The Tarot offers us the gift of freedom with the Tower card. Could you imagine that the people on this card are flying out of the windows rather than falling perilously to the rocks below? Can we be wise enough in the midst of such a transition to seek creative ways to re-establish order from a newfound perspective, while not falling backward into old habits?
The futile action here would be to reconstruct what has fallen, simply because of its familiarity or our comfortableness with it; because it’s all we’ve ever known. It is as if a potted houseplant’s roots had grown and expanded in such a way as to cause the pot to crack. A container that had once provided a secure space for growth and nourishment is no longer suitable. The plant can’t live long (or well) in the repaired and leaky pot, but would thrive if provided with a larger container and some new soil. If the Tower card has appeared in your life, get a new pot!

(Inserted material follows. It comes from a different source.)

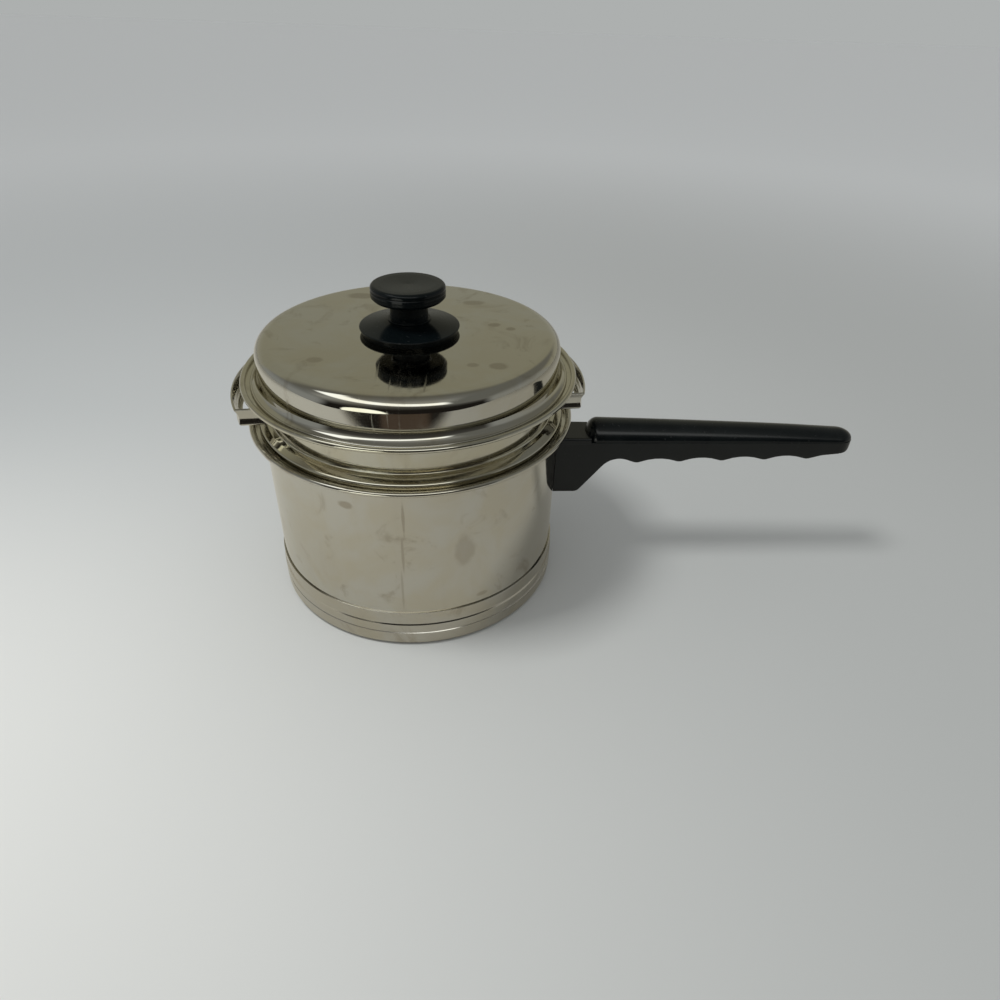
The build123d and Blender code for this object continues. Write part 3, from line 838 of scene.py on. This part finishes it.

An important clue to the significance of the Tower (Card #16) and its attendant and requisite shift in perception is indicated by the card that succeeds it in the series, the Star (Card #17). If we must recreate a life from the shattered pieces of what we thought we knew, this card of hope exhorts us to “think big and believe largely” as we re-imagine what is possible for our future.
We cut ourselves off from all that we are capable of being when we resist the inexorable forces of change. Sometimes change comes along nice and easy, and sometimes it shakes us to the core. But there certainly is no avoiding it, and with it comes vast opportunities for enlightenment and transformation.
So the question becomes not “will my life change?” but rather “how can I best work with change as it enters my life?” Beyond the fallout of the Tower, the Star card encourages us to be brave (and creative) in times of transition. Not to rail against change, but as Bobby Kennedy mused, to “dream things that never were and ask why not."